I met my parents and bade them goodbye. The police informed me that they would take me to the police headquarters in Bukit Aman, Kuala Lumpur. My heart sank, I told myself this was the beginning of it, I must brace myself for everything.
After a few turns of event, I was eventually taken to the Perak police headquarters in Ipoh. After a brief interrogation session, I was taken back to the Penang headquarters.
It was here, where I was interrogated further. I told myself to keep my mind clear, to tell them the truth, and respond appropriately.
After the interrogation session, I was taken to see another higher-ranking officer who told me: “We can both go home now!”
Both of us turned to the clock on the wall, the time was 2.25pm. During my 18 hours under the ISA, I had gone through a lot.
After being released, I received a lot of messages, telephone calls and bouquets.

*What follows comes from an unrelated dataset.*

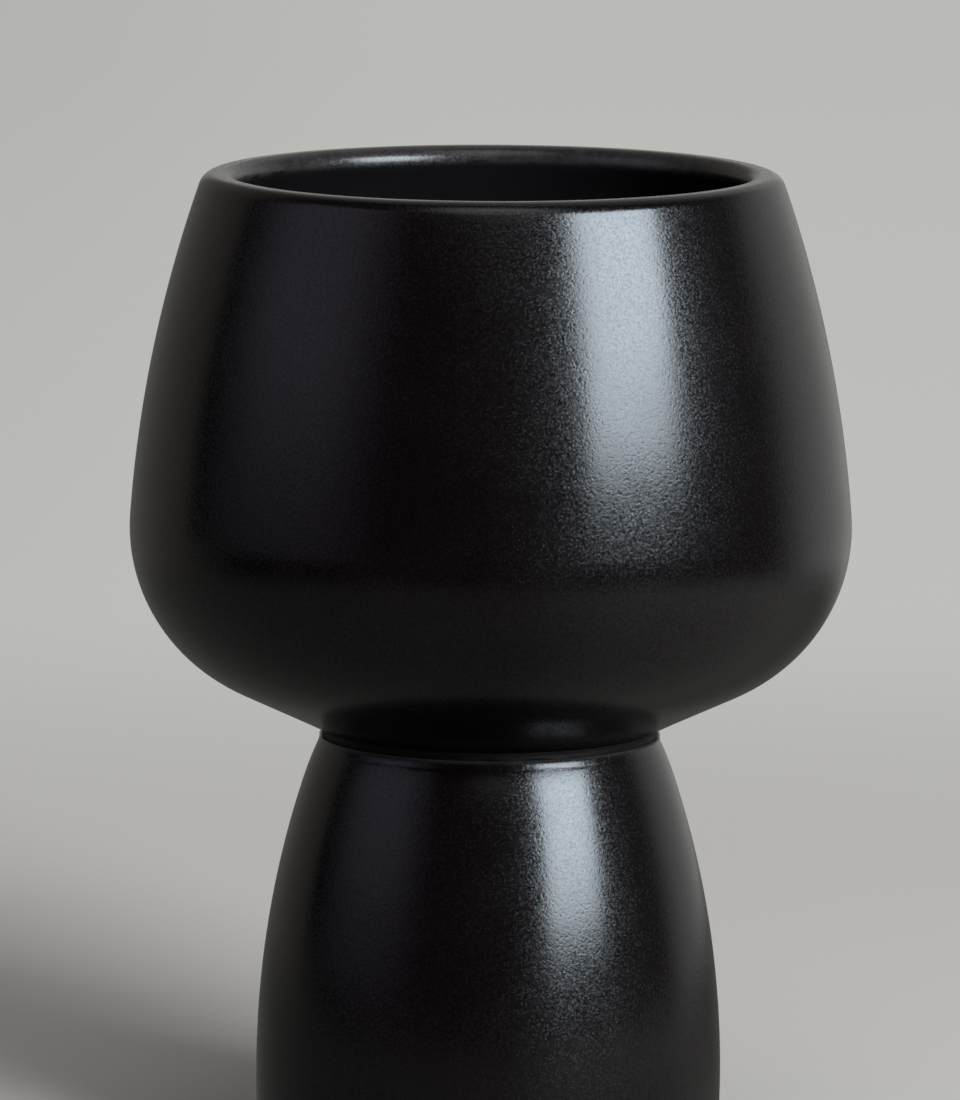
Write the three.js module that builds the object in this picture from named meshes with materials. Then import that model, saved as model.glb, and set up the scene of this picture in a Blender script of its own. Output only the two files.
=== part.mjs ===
// Candle vessel in black glazed stoneware: a round-shouldered bowl on a hollow, bullet-shaped pedestal.
//
// The bowl and the pedestal are cast apart. A short centring ring under the bowl's floor drops into the
// opening of the pedestal's top, and a ring of slip lutes the two together. Four pads protect the table.
//
// Units are millimetres and +Z is up. The origin is on the axis, in the plane that the pads stand on.
// Every outline is a chain of tangent arcs in the plane through the axis: x is the distance from the axis
// and y the height. An arc's angle is the angle of its outward normal above the horizontal, in degrees.

import * as THREE from 'three';

// Bowl
const BOWL_RADIUS = 60; // at the belly, where the bowl is widest
const BELLY_HEIGHT = 109.9;
const BELLY_ARC = 29.3; // radius of the belly's curve
const SIDE_ARC = 218; // radius of the long, nearly straight side above it
const UNDERSIDE_ANGLE = -64.8; // the belly's curve ends here in a straight cone down to the joint
const SIDE_START_ANGLE = 4.4;
const SIDE_END_ANGLE = 19.145;
const WALL = 5; // cast wall of both pieces
const LIP_OUTER_ARC = 2.9; // rounds the side over to the lip's flat land
const LIP_INNER_ARC = 2.5; // rounds the land over to the mouth
const MOUTH_RADIUS = 42.2; // narrowest place of the mouth, under that rounding
const MOUTH_DEPTH = 3; // from the land to where the inside starts to widen
const INNER_BLEND_ANGLE = 16.5; // the inside has widened to the wall's own thickness here
const FLOOR_ARC = 15; // inside, between the cone and the flat floor
const FLOOR_ANGLE = -90; // the flat floor's outward normal, straight down

// Pedestal
const PEDESTAL_RADIUS = 38.9; // at its widest
const PEDESTAL_WIDEST_HEIGHT = 18;
const DOME_ARC = 159.5; // radius of the pedestal's long side
const SHOULDER_ARC = 60; // tighter curve near the top
const NECK_FILLET = 3.4; // hollow curve that turns the shoulder upright under the joint
const DOME_END_ANGLE = 18;
const SHOULDER_END_ANGLE = 24.4;
const DOME_START_ANGLE = -4;
const HEEL_ARC = 5.8; // rounded outer edge of the foot
const CEILING_ARC = 5.5; // inside, between the wall and the ceiling
const FOOT_INNER_RADIUS = 25;
const FOOT_INNER_ARC = 1.5;
const FOOT_THICKNESS = 5; // height of the foot's upright inner face
const OPENING_RADIUS = 12; // hole in the pedestal's top
const OPENING_CHAMFER = 0.6;

// Joint
const JOINT_RADIUS = 28; // outside of the slip ring
const JOINT_INNER_RADIUS = 20;
const JOINT_EDGE = 0.3; // chamfer on the ring's outer edges
const CENTRING_RADIUS = 11.3;
const CENTRING_BORE = 7;
const CENTRING_DEPTH = 5;
const GAP = 0.2; // clearance between two pieces that lie face to face

// Pads
const PAD_COUNT = 4;
const PAD_RADIUS = 3.4;
const PAD_THICKNESS = 1.2;
const PAD_EDGE = 0.3;
const PAD_CIRCLE_RADIUS = 29.6;

// Facets
const ROUND_SEGMENTS = 60;
const PAD_SEGMENTS = 16;
const SAME_POINT = 1e-6;

const glaze = new THREE.MeshStandardMaterial({ color: 0x151517, roughness: 0.38, metalness: 0 });
const pedestalGlaze = new THREE.MeshStandardMaterial({ color: 0x131315, roughness: 0.38, metalness: 0 });
const slipGlaze = new THREE.MeshStandardMaterial({ color: 0x1a1918, roughness: 0.5, metalness: 0 });
const padRubber = new THREE.MeshStandardMaterial({ color: 0x232324, roughness: 0.85, metalness: 0 });

const point = (radius, height) => new THREE.Vector2(radius, height);

/** Point at a distance from a centre, in the direction of an angle. */
function offset(centre, distance, angle) {
  const turn = THREE.MathUtils.degToRad(angle);
  return point(centre.x + distance * Math.cos(turn), centre.y + distance * Math.sin(turn));
}

/** Points along an arc, both ends included. */
function arc(centre, radius, from, to, steps) {
  return Array.from({ length: steps + 1 }, (_, i) => offset(centre, radius, from + ((to - from) * i) / steps));
}

/** Solid of revolution about the upright axis. The outline runs anticlockwise and closes or ends on the axis. */
function turned(name, outline, material, segments = ROUND_SEGMENTS) {
  const distinct = outline.filter((p, i) => i === 0 || p.distanceTo(outline[i - 1]) > SAME_POINT);
  const mesh = new THREE.Mesh(new THREE.LatheGeometry(distinct, segments), material);
  mesh.name = name;
  mesh.rotation.x = Math.PI / 2;
  return mesh;
}

// Centres of the bowl's outer arcs, each tangent to the one below it.
const bellyCentre = point(BOWL_RADIUS - BELLY_ARC, BELLY_HEIGHT);
const sideCentre = offset(bellyCentre, BELLY_ARC - SIDE_ARC, SIDE_START_ANGLE);
const lipCentre = offset(sideCentre, SIDE_ARC - LIP_OUTER_ARC, SIDE_END_ANGLE);
const rimHeight = lipCentre.y + LIP_OUTER_ARC;
const underside = offset(bellyCentre, BELLY_ARC, UNDERSIDE_ANGLE);
const coneSlope = Math.tan(THREE.MathUtils.degToRad(90 + UNDERSIDE_ANGLE));
const bowlBase = underside.y - (underside.x - JOINT_RADIUS) * coneSlope;

// Centres of the pedestal's outer arcs.
const domeCentre = point(PEDESTAL_RADIUS - DOME_ARC, PEDESTAL_WIDEST_HEIGHT);
const shoulderCentre = offset(domeCentre, DOME_ARC - SHOULDER_ARC, DOME_END_ANGLE);
const neckCentre = offset(shoulderCentre, SHOULDER_ARC + NECK_FILLET, SHOULDER_END_ANGLE);
const heelCentre = offset(domeCentre, DOME_ARC - HEEL_ARC, DOME_START_ANGLE);
const pedestalTop = neckCentre.y;
const footHeight = heelCentre.y - HEEL_ARC;

function makeBowl() {
  // Below the mouth the thick lip thins smoothly to the wall.
  const innerLipCentre = point(MOUTH_RADIUS + LIP_INNER_ARC, rimHeight - LIP_INNER_ARC);
  const mouth = point(MOUTH_RADIUS, rimHeight - MOUTH_DEPTH);
  const wallTop = offset(sideCentre, SIDE_ARC - WALL, INNER_BLEND_ANGLE);
  const lipBlend = new THREE.CubicBezierCurve(
    mouth,
    point(mouth.x, mouth.y - 1),
    offset(wallTop, 6, INNER_BLEND_ANGLE + 90),
    wallTop,
  );

  // The floor arc touches both the floor and the inside of the cone.
  const floorHeight = bowlBase + WALL;
  const innerUnderside = offset(bellyCentre, BELLY_ARC - WALL, UNDERSIDE_ANGLE);
  const floorEdge = innerUnderside.x - (innerUnderside.y - floorHeight) / coneSlope;
  const floorTangent = FLOOR_ARC * Math.tan(THREE.MathUtils.degToRad((90 + UNDERSIDE_ANGLE) / 2));
  const floorCentre = point(floorEdge - floorTangent, floorHeight + FLOOR_ARC);

  return turned('bowl', [
    point(0, bowlBase),
    point(CENTRING_BORE, bowlBase),
    point(CENTRING_BORE, bowlBase - CENTRING_DEPTH),
    point(CENTRING_RADIUS, bowlBase - CENTRING_DEPTH),
    point(CENTRING_RADIUS, bowlBase),
    point(JOINT_RADIUS, bowlBase),
    ...arc(bellyCentre, BELLY_ARC, UNDERSIDE_ANGLE, 0, 8),
    ...arc(bellyCentre, BELLY_ARC, 0, SIDE_START_ANGLE, 1),
    ...arc(sideCentre, SIDE_ARC, SIDE_START_ANGLE, SIDE_END_ANGLE, 4),
    ...arc(lipCentre, LIP_OUTER_ARC, SIDE_END_ANGLE, 90, 4),
    ...arc(innerLipCentre, LIP_INNER_ARC, 90, 180, 4),
    ...lipBlend.getPoints(4),
    ...arc(sideCentre, SIDE_ARC - WALL, INNER_BLEND_ANGLE, SIDE_START_ANGLE, 3),
    ...arc(bellyCentre, BELLY_ARC - WALL, SIDE_START_ANGLE, UNDERSIDE_ANGLE, 8),
    ...arc(floorCentre, FLOOR_ARC, UNDERSIDE_ANGLE, FLOOR_ANGLE, 2),
    point(0, floorHeight),
  ], glaze);
}

function makeJointRing() {
  const low = pedestalTop + GAP;
  const high = bowlBase - GAP;
  return turned('joint_ring', [
    point(JOINT_INNER_RADIUS, low),
    point(JOINT_RADIUS - JOINT_EDGE, low),
    point(JOINT_RADIUS, low + JOINT_EDGE),
    point(JOINT_RADIUS, high - JOINT_EDGE),
    point(JOINT_RADIUS - JOINT_EDGE, high),
    point(JOINT_INNER_RADIUS, high),
    point(JOINT_INNER_RADIUS, low),
  ], slipGlaze);
}

function makePedestal() {
  const innerDomeEnd = offset(domeCentre, DOME_ARC - WALL, DOME_END_ANGLE);
  const ceilingCentre = offset(innerDomeEnd, -CEILING_ARC, DOME_END_ANGLE);
  const ceilingHeight = ceilingCentre.y + CEILING_ARC;
  const footCornerCentre = point(FOOT_INNER_RADIUS + FOOT_INNER_ARC, footHeight + FOOT_INNER_ARC);

  // The thick foot thins to the wall in a smooth S, upright at both ends.
  const footTop = point(FOOT_INNER_RADIUS, footHeight + FOOT_THICKNESS);
  const wallStart = point(PEDESTAL_RADIUS - WALL, PEDESTAL_WIDEST_HEIGHT);
  const middleHeight = (footTop.y + wallStart.y) / 2;
  const footBlend = new THREE.CubicBezierCurve(
    wallStart,
    point(wallStart.x, middleHeight),
    point(footTop.x, middleHeight),
    footTop,
  );

  return turned('pedestal', [
    ...arc(heelCentre, HEEL_ARC, -90, DOME_START_ANGLE, 5),
    ...arc(domeCentre, DOME_ARC, DOME_START_ANGLE, 0, 1),
    ...arc(domeCentre, DOME_ARC, 0, DOME_END_ANGLE, 5),
    ...arc(shoulderCentre, SHOULDER_ARC, DOME_END_ANGLE, SHOULDER_END_ANGLE, 2),
    ...arc(neckCentre, -NECK_FILLET, SHOULDER_END_ANGLE, 0, 2),
    point(OPENING_RADIUS + OPENING_CHAMFER, pedestalTop),
    point(OPENING_RADIUS, pedestalTop - OPENING_CHAMFER),
    point(OPENING_RADIUS, ceilingHeight),
    ...arc(ceilingCentre, CEILING_ARC, 90, DOME_END_ANGLE, 3),
    ...arc(domeCentre, DOME_ARC - WALL, DOME_END_ANGLE, 0, 5),
    ...footBlend.getPoints(6),
    ...arc(footCornerCentre, -FOOT_INNER_ARC, 0, 90, 2),
    point(heelCentre.x, footHeight),
  ], pedestalGlaze);
}

function makePad(number) {
  const pad = turned(`base_pad_${number}`, [
    point(0, 0),
    point(PAD_RADIUS - PAD_EDGE, 0),
    point(PAD_RADIUS, PAD_EDGE),
    point(PAD_RADIUS, PAD_THICKNESS),
    point(0, PAD_THICKNESS),
  ], padRubber, PAD_SEGMENTS);
  const turn = ((number - 0.5) / PAD_COUNT) * 2 * Math.PI;
  pad.position.set(PAD_CIRCLE_RADIUS * Math.cos(turn), PAD_CIRCLE_RADIUS * Math.sin(turn), 0);
  return pad;
}

const vessel = new THREE.Group();
vessel.add(makePedestal(), makeJointRing(), makeBowl());
for (let number = 1; number <= PAD_COUNT; number += 1) vessel.add(makePad(number));

export default vessel;
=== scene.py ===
"""Looks of the candle vessel in black glazed stoneware: a bowl luted on a hollow pedestal, on a pale floor.

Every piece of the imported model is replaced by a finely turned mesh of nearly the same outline. The ceramic
ones have the slight unevenness of cast and sponged clay. The materials are glaze over bare clay, slip and
rubber. Lengths are in metres, in the model's own frame: +Z up, origin on the axis, on the plane that the pads
stand on. As in the model, an outline is a chain of tangent arcs of (distance from the axis, height), and an
arc's angle is the angle of its outward normal above the horizontal, in degrees.
"""

import math

import bpy
import numpy as np
from mathutils import Euler, Matrix, Vector, noise


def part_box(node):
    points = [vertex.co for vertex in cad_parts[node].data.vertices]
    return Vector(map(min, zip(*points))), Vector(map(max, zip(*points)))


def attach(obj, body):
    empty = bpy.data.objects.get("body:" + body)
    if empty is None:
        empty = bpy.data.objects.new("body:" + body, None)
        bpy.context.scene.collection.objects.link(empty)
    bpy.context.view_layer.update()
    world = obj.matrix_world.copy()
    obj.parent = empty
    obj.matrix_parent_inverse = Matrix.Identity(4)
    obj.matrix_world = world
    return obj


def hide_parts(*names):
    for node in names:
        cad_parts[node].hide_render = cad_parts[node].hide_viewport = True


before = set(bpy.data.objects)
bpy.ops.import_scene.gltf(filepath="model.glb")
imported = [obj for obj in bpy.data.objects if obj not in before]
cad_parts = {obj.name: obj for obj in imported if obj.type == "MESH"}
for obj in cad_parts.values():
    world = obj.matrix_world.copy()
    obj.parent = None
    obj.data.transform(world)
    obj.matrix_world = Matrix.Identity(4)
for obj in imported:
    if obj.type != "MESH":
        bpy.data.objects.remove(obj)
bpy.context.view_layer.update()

MM = 0.001

# Camera
EYE = Vector((-1.75, -1548.7, 329.5)) * MM
LOOK_DOWN = 8.22  # degrees below the horizontal
ROLL = 0.266  # degrees
LENS = 308.2  # mm, on a sensor whose long side is SENSOR
SENSOR = 36

# Outline of the bowl
BELLY_ARC = 29.3 * MM
SIDE_ARC = 218 * MM
UNDERSIDE_ANGLE = -64.8
SIDE_START_ANGLE = 4.4
SIDE_END_ANGLE = 19.145
WALL = 5 * MM
LIP_OUTER_ARC = 2.9 * MM
LIP_INNER_ARC = 2.5 * MM
MOUTH_RADIUS = 42.2 * MM
MOUTH_DEPTH = 3 * MM
INNER_BLEND_ANGLE = 16.5
FLOOR_ARC = 15 * MM
FLOOR_ANGLE = -90
BELLY_HEIGHT = 109.9 * MM
CENTRING_RADIUS = 11.3 * MM
CENTRING_BORE = 7 * MM
JOINT_RADIUS = 28 * MM
JOINT_INNER_RADIUS = 20 * MM

# Outline of the pedestal
WIDEST_HEIGHT = 18 * MM
DOME_ARC = 159.5 * MM
SHOULDER_ARC = 60 * MM
NECK_FILLET = 3.4 * MM
DOME_START_ANGLE = -4
DOME_END_ANGLE = 18
SHOULDER_END_ANGLE = 24.4
HEEL_ARC = 5.8 * MM
CEILING_ARC = 5.5 * MM
FOOT_INNER_RADIUS = 25 * MM
FOOT_INNER_ARC = 1.5 * MM
FOOT_THICKNESS = 5 * MM
OPENING_RADIUS = 12 * MM
OPENING_CHAMFER = 0.6 * MM
GROOVE_DEPTH = 0.05 * MM  # the faint groove at the lower end of the neck fillet
GROOVE_REACH = 0.20 * MM
GLAZE_THICKNESS = 0.14 * MM  # bare clay lies this much deeper than the glaze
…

My colleagues in the press, representatives of political parties, society leaders, schoolmates, classmates, friends and relatives have visited me at home – not forgetting the readers and the public who called up or visited Sin Chew Daily’s office in Penang and the head office in Petaling Jaya.
Calls, messages, good wishes and visits from readers and friends. For all of these, I have to express my deepest gratitude.
During those 18 hours filled with a lot of uncertainties, I felt that some unknown strength supported me throughout. I knew it must be from you all, those whom I know and (those whom I) have not met!
I realise that our journey is still filled with challenges and obstacles, so we have to continue the same righteous spirit and courage that we have all shown this time. Our society needs this spirit, to build a better tomorrow.
I have finally been freed, but I hope (Seputeh MP) Teresa Kok and (blogger) Raja Petra Kamarudin and all ISA detainees will be released as soon as possible.
If the authorities think that they have broken the law, they should be taken to court for a transparent and fair trial.